FIG. 1 schematically illustrates an islanding operation of a power generating system 100 that may be connected to the power grid 200 at a point of common coupling (PCC) 201. The power generating system 100 may for example be a single wind turbine, it may also comprise plural wind turbines, a solar power plant, and any other kind of distributed power generator. Loads 202 and 203 may be connected to power grid 200 to receive electrical power. Islanding occurs for example if at positions 205, the connection to the remaining power grid is lost (e.g., by opening of respective circuit breakers, grid faults or the like) and the loads 202, 203 are solely supplied with electrical power by power generating system 100. In such situation, voltage and frequency on the ‘island’ are no longer stabilized by the grid, and can vary substantially if there is a mismatch between the power generation and the power demand. This can lead to dangerous situations. On the other hand, such islanding is difficult to detect if power generation and demand are approximately the same in such islanding operation.

FIG. 2 schematically illustrates a particular implementation of the power generating system 100 as a wind turbine. As outlined above, other implementations are conceivable. The power generating system 100 may include a control system 10 that is coupled to a power converter 120. The power converter 120 may control or may be configured to control the parameters of the AC electrical power that the power generating system 100 supplies into the power grid 200, in particular the AC frequency. The wind turbine (WT) may comprise a WT rotor 101 with rotor blades which may be rotationally coupled via a gear box 102 to a generator 110. In the example of FIG. 1, the generator 110 is a DFIG that includes a rotor 111 with respective rotor windings and a stator 112 with respective stator windings. Power converter 120 may be connected to the rotor windings to control rotor currents it in rotor 111. Rotation of the energized rotor causes induction of AC electrical power in the stator windings at a frequency determined by the rotation frequency of the rotor flux vector (which is determined by the mechanical rotation of the rotor and the frequency of the rotor currents). In normal operation, the rotation of the flux vector may therefore be synchronized to the grid frequency by control of the rotor currents. In that sense, operation of the DFIG 110 can correspond to the conventional DFIG operation.

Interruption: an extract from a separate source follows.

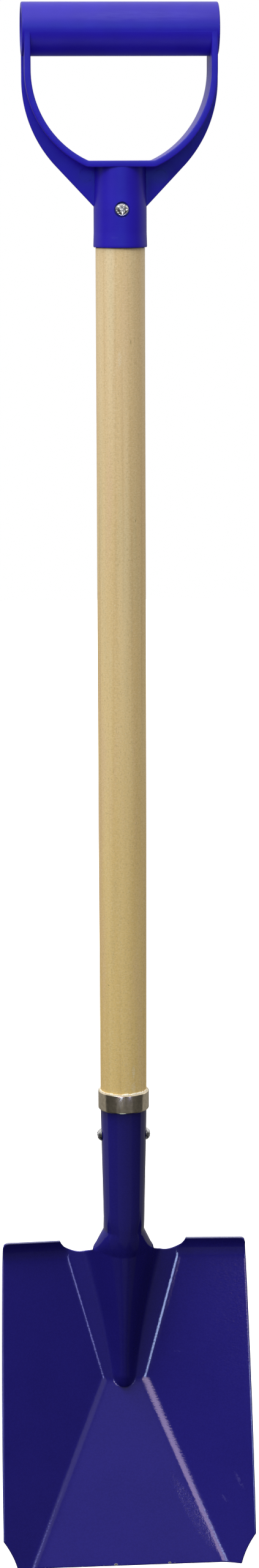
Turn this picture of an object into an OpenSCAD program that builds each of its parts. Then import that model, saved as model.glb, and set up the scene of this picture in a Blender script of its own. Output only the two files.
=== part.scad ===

In such normal operation, a larger fraction of the generated electrical power may be provided by the stator 112 to the power grid 200, and a smaller fraction (e.g., <30%) may be provided by the rotor 111 via the power converter 120, which accordingly may enable bidirectional power flow.

The power converter 120 may include the grid side converter 122 and the rotor side converter 121, both of which may be controlled by a controller 20 of the control system 10. They may be coupled by an intermediate DC link 123.

The controller 20 may include control circuitry and may further include a processing unit and a memory. Some of the functions of controller 20 described herein may be implemented in hardware, while other functions may be implemented in software in form of control instructions running on the processing unit of controller 20. The processing unit may be implemented as a digital signal processor (DSP), application specific integrated circuit (ASIC), as a microprocessor or the like. The memory of controller 20 may comprise flash memory, RAM, ROM, a hard disk drive and the like. The memory may store respective control instructions, for example in the form of a computer program, which are executed by the processor and which, when executed, perform any of the methods disclosed herein. Controller 20 may comprise further components, such as input/output interfaces, for example for receiving sensor signals from a measurement unit 11 for measuring parameters related to the power grid 200 and the power generating system 100, and for providing control signals to the power converter 120. It may further include a user interface for receiving user input and for providing information, such as present operating conditions, to a wind turbine operator.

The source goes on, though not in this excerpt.